Mr. Speaker, I rise in strong support of H.R. 3696, H.R. 2952, and H.R. 3107.

I want to thank Ranking Member Thompson, Chairman MEEHAN, and Ranking Member Clarke for their hard work in bringing these bills to the floor today.

Most especially and in particular, I want to thank Chairman McCaul, the chairman of the full Homeland Security Committee, who also serves with me as a founder and a cochair of the Congressional Cybersecurity Caucus. I want to thank him for his dedication to bringing these bills to the floor today and for his commitment to enacting strong cybersecurity legislation. In today's political climate, moving significant reform in a consensus manner is exceptionally difficult, and this success reflects Chairman McCaul's bipartisan approach.

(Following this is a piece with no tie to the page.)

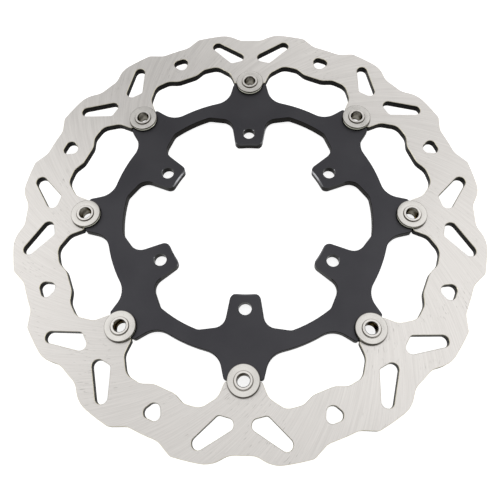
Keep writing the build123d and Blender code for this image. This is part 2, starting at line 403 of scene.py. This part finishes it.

Mr. Speaker, we all know that we depend on cyberspace and the Internet every day. It is vitally important to the American people. It is an inseparable part of our everyday lives. It is in everything that we do--vital to everything from banking to national security--but it is also highly contested. Unfortunately, the pace of the threats is ever-increasing. We see them every day, whether it is the theft of personal information or of credit card information that is used for criminal intent or whether it is the theft of intellectual property that costs America its competitiveness and jobs. We also know of the threats to our critical infrastructure in particular, both to our electric grid and to our financial system--things that I have been calling attention to for years now.

We must tap into our creative and innovative spirit to address today's challenges and position ourselves to be agile in the face of both today's threats as well as tomorrow's. I believe that the three bills that are before us today, in conjunction with the information sharing and other measures passed by this House earlier in this Congress, will help to enable a better future for our Nation's cyberspace capabilities.

I know, Mr. Speaker, that we will never be 100 percent secure in cyberspace. It is an ever-evolving and moving threat, and we will never be 100 percent secure. Yet I do know this: that we can close that aperture of vulnerability down to something that is much more manageable, and I urge my colleagues to support the bills that are before us today.

I thank the gentleman from Texas for his leadership, and I strongly urge the support of these three bills.